Before the gates to the full venue open at 5:30 p.m. Potter said they’ll be opening up the gates to The Courtyard at 4 p.m. for anyone who wants to come out early.
“We’re going to have a band playing,” said Potter. “We’re going to have alcohol. We’re going to have a bar. We’re going to have some food. People can come out there at four o’clock and tailgate party with us until we actually open the doors.”
As the pandemic is still ongoing Potter said they’re limiting capacity at the show.
“People will have room to spread out and be by themselves. We’re not really doing anything as far as limiting seating, because at this point in time it doesn’t seem like it’s something we need to do,” said Potter. “We’re purposely not selling the whole amphitheater for that reason, to give people room to spread out and enjoy themselves.”
Potter added masks are not mandatory, but the venue will offer masks to those who want to wear them. There will also be hand sanitizing stations set up throughout the venue.

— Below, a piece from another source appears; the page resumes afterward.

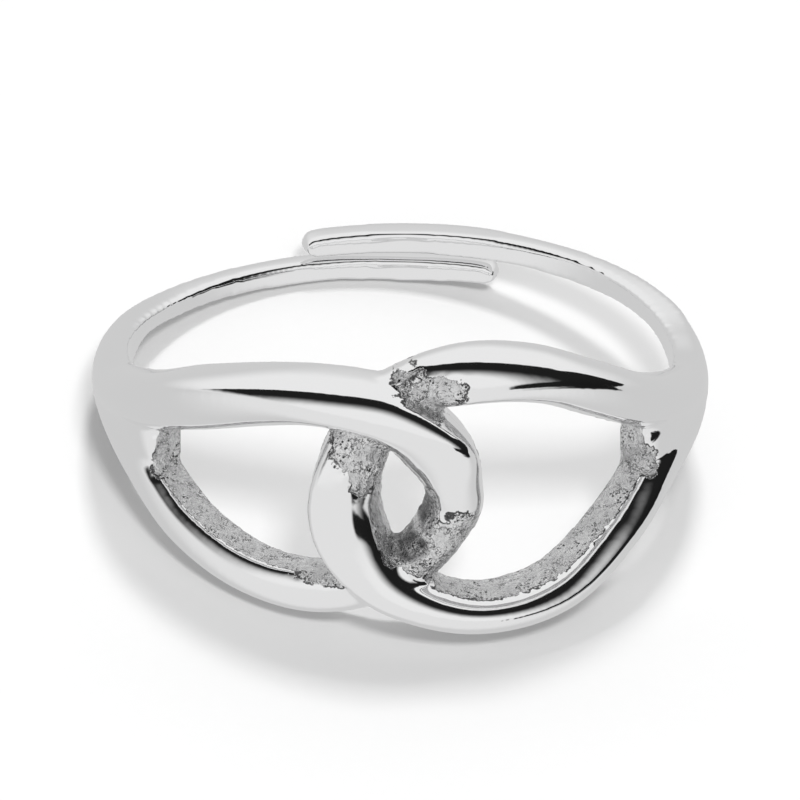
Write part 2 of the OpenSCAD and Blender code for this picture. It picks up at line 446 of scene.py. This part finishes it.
def new_tree(name, inputs):
    """Geometry tree with named inputs, each given as its name, socket kind and default.

    Gives the tree, its inputs and its output node.
    """
    tree = bpy.data.node_groups.new(name, "GeometryNodeTree")
    tree.interface.new_socket("Geometry", in_out="INPUT", socket_type="NodeSocketGeometry")
    tree.interface.new_socket("Geometry", in_out="OUTPUT", socket_type="NodeSocketGeometry")
    for label, kind, default in inputs:
        socket = tree.interface.new_socket(label, in_out="INPUT", socket_type=kind)
        if default is not None:
            socket.default_value = default
    entry = tree.nodes.new("NodeGroupInput")
    leave = tree.nodes.new("NodeGroupOutput")
    return tree, entry.outputs, leave


def close_tree(n, geometry, silver, leave):
    """Ends a tree in real geometry with its material."""
    real = n.add("GeometryNodeRealizeInstances", geometry)
    done = n.add("GeometryNodeSetMaterial", {"Geometry": real.outputs[0], "Material": silver})
    n.tree.links.new(done.outputs[0], leave.inputs[0])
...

Following Hairball’s performance this month, the Black Oak Amp will be hosting a variety of performers for the rest of the 2021 season, starting with Chris Young and special guest Tyler Farr on Thursday, July 1; Trace Adkins with special guests Terri Clark and Billy Bob Thornton & The Boxmasters on Friday, July 30; Dustin Lynch with special guests Granger Smith featuring Earl Dibbles Jr. and Elvie Shane on Friday Sept. 10; and Nelly with special guests Juvenile, Baby Bash and DJ Trife on Friday, Sept. 17.